The dot bust wasn't a freak of nature. It wasn't a mistake. It was the end of
the geek portion of the adoption curve. We are now standing around waiting for
mass market adoption. It will yeild at least 20x more than the geek adoption
phase. Once we get mass market adoption all this geek culture crud we call the
Internet hype will be wrong.
I'm more inclined to accept Lessig's veiw that code is law. Regardless of what
is lawless, the code is law. The code is mass market adoption. Yes, the
blackmarket creates a tax, but the blackmarket also creates situations where
the goverment can take away your civil rights. Asset forfitures are not a tax.
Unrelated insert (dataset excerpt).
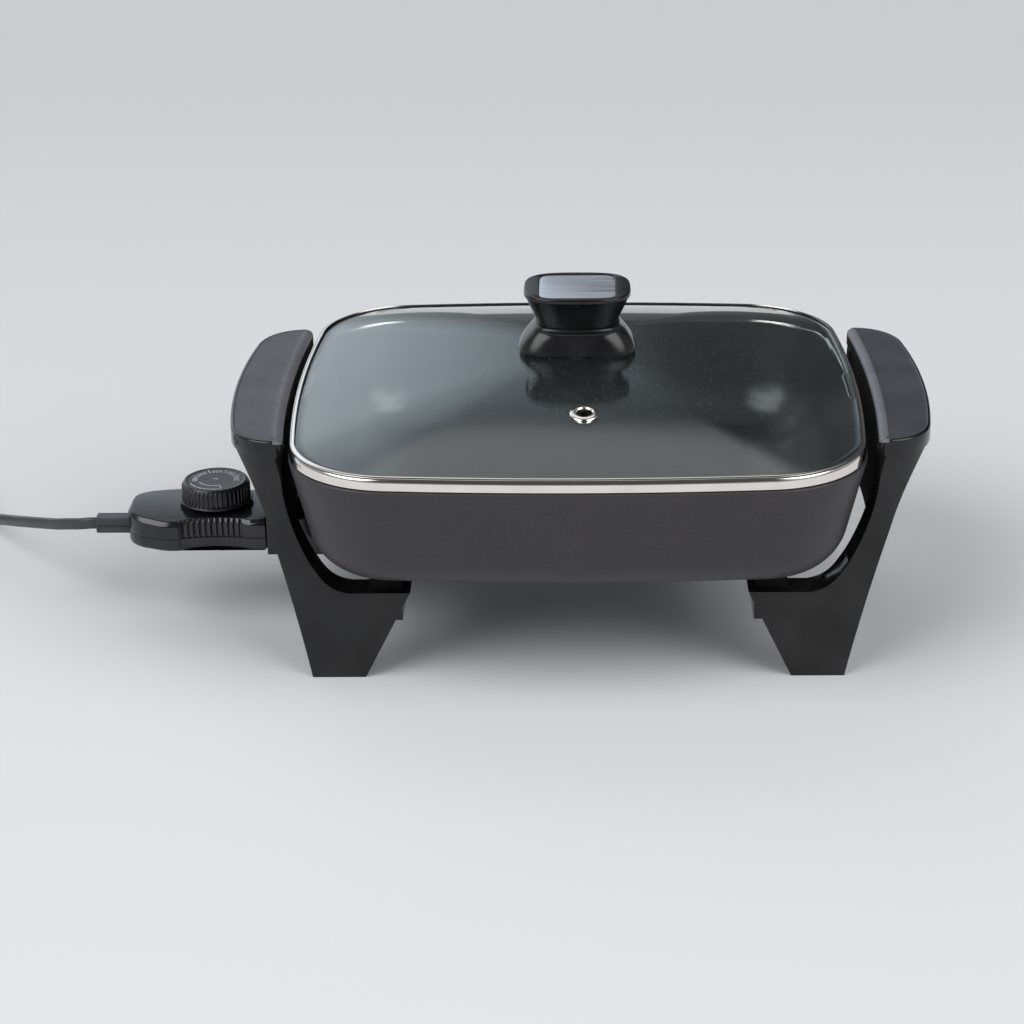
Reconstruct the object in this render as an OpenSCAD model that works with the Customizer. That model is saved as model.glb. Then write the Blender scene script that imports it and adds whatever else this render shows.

They are but one loss of our freedoms. The blackmarkets enable the regressive
police state like terrorism--the bombed flight that gave rise to the airport
security tape, and anticipated terrorism that has closed once open military
bases.
The Internet is an extension of control technologies. The Arpanet was built to
be survivable, so that control could asserted.
Network administrators usurp control from their user base. Most corprations
have policies about loading outside sourced software. In more than one employer
it has kept me from doing my job while I collected my pay. The people that I
work with now are lucky if they get to do anything their first two weeks on the
job. My DSL account prevents me from reaching my ISP's news server. It may look
free and unenforcable, but that is just a perception.
Yes, the CFO of a former company told the geeks to stop streaming during the
business day. Streaming did not stop. And, the administrator's did not turn it
off. The company sold security software. Nothing was going to stop these guys
from streaming. But, this freedom only extends to a limited number of geeks.
These same freedoms are not extended to the mass market.
When I wanted to write a book on how to create conceptual models of
applications, I was reminded that the mass market does not model. They do not
solve problems. They have no troubleshooting approaches. They cannot be free in
a network, because freedom is a solution rather than a documented process. It
is testing. It is experimenting.
Stop listening to geek culture as the way. It was the way. But it gave way.
Grudgingly. The next way may not have been found yet--the mass market adoption
driver--, but the old way is certainly not it.